OCR buying decisions should not be treated as permanent. This is a market where products improve, models change, and pricing or policy details can shift enough to affect the right choice. A vendor that is a strong fit for invoice OCR today may not be your best option next quarter if your input mix changes toward receipts, IDs, or large PDF batches.

Revisit your shortlist when any of the following happens:

Your document mix changes from one category to another, such as moving from invoice capture into receipts or identity workflows
Your volume grows enough that throughput, rate limits, or queue behavior become material
Your output requirements deepen, such as moving from raw text to structured fields, table extraction, or searchable PDF output
Your compliance posture changes and you need different handling for sensitive files
Your current vendor updates pricing, packaging, or feature availability
New options appear that are purpose-built for your document type

A practical review cycle looks like this:

Keep a fixed benchmark set of real receipts, invoices, IDs, passports, and PDFs that represent your production edge cases.
Retest your current OCR API against that set whenever your requirements change.
Compare extraction quality, structured output usefulness, latency, and implementation friction, not just raw recognition rate.
Document where manual correction still happens after OCR. That is often where the true cost sits.
Revisit related guidance on Document OCR API Use Cases by Industry: Finance, Retail, Logistics, and HR if your business workflow expands.

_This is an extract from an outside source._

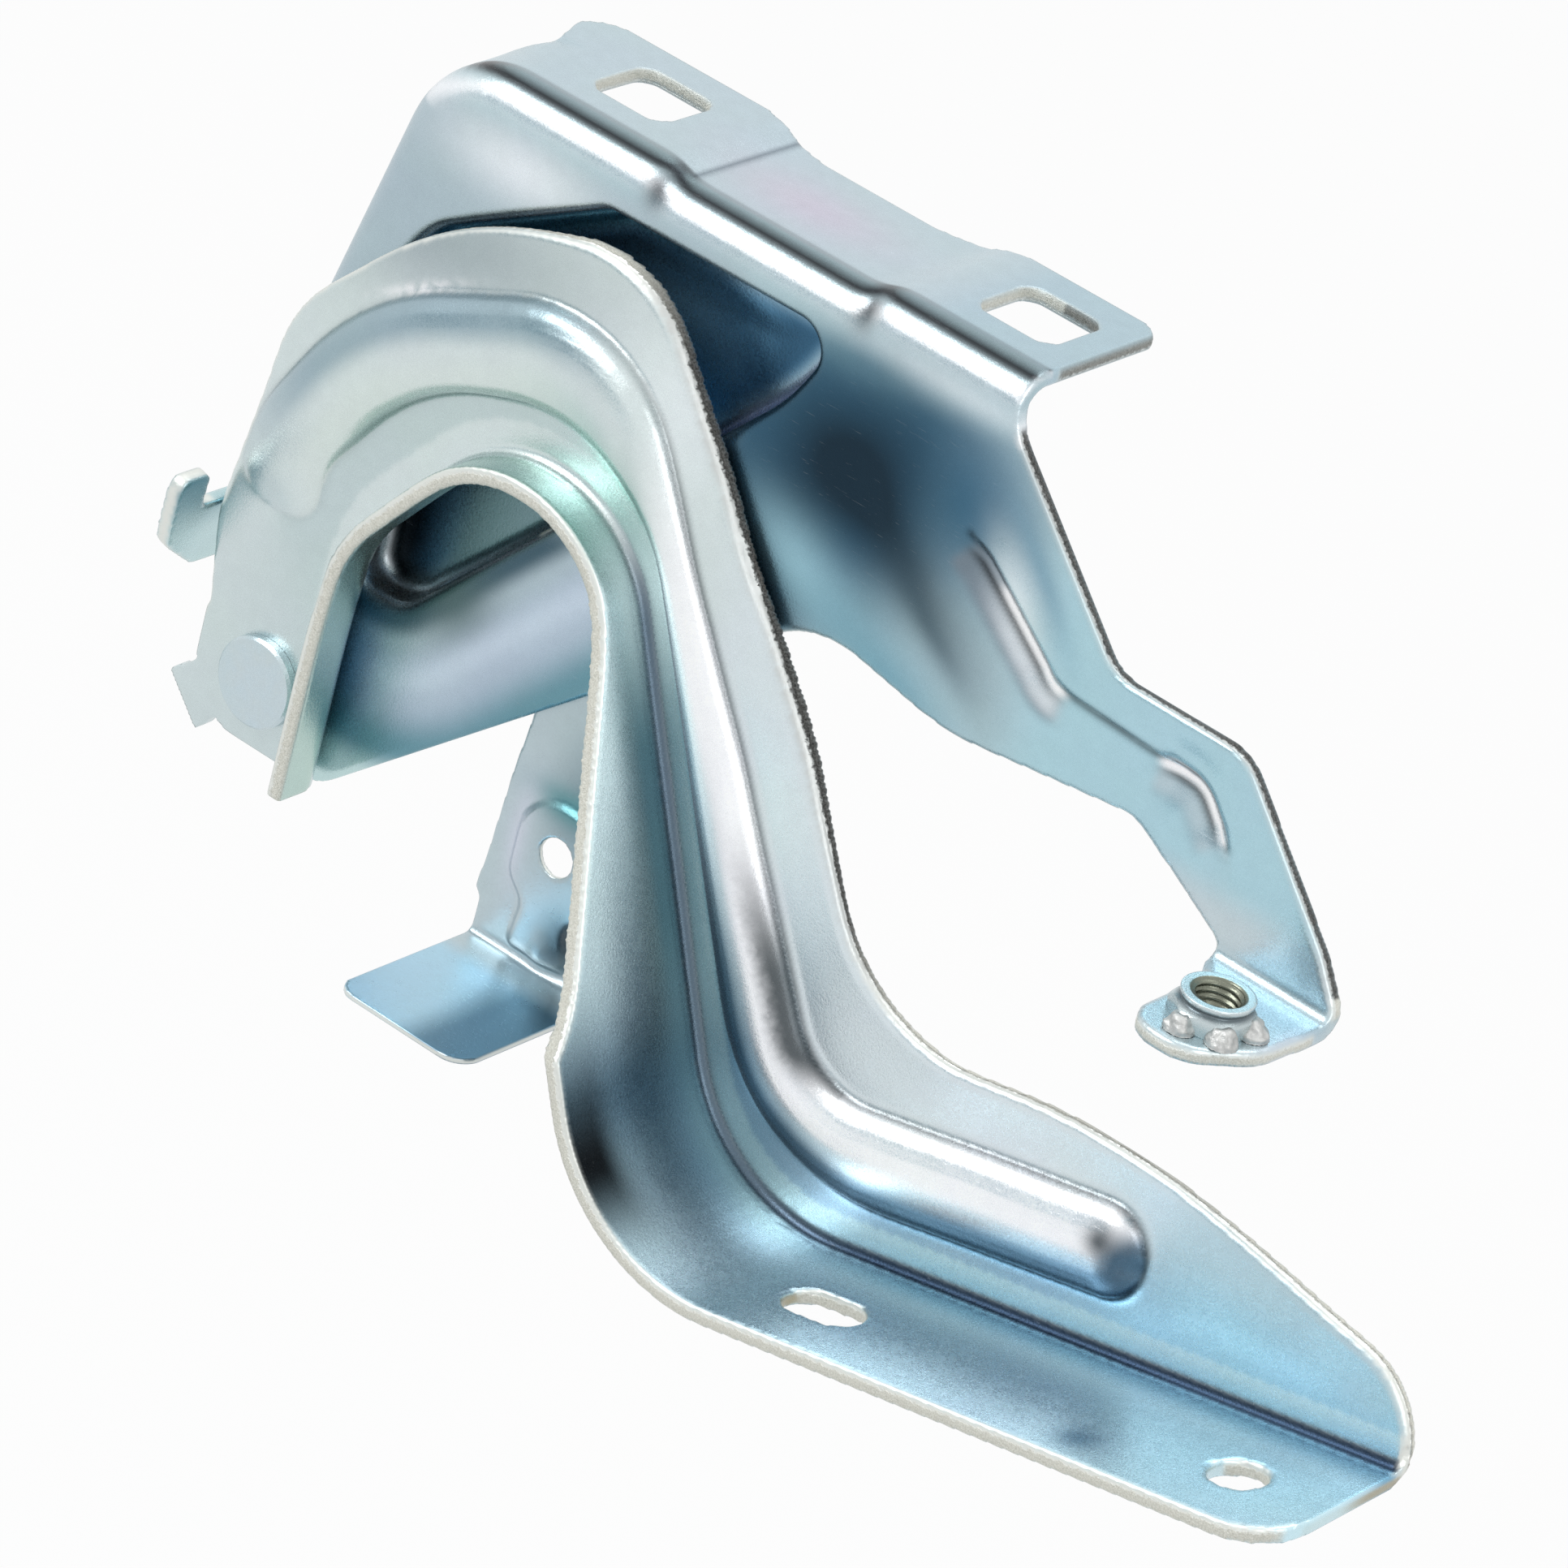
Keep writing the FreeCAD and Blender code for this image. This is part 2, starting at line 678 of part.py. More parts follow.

If you want a simple decision rule, use this one: buy the OCR API that is strongest on your highest-volume, highest-cost document problem and acceptable on the rest. That approach is usually more durable than chasing the broadest feature list.

Before signing, run one final checklist: confirm your top document types, test difficult samples, verify output structure, review throughput assumptions, map the integration steps, and identify what still needs human review. That process will get you closer to the best OCR API for your environment than any static ranking ever could.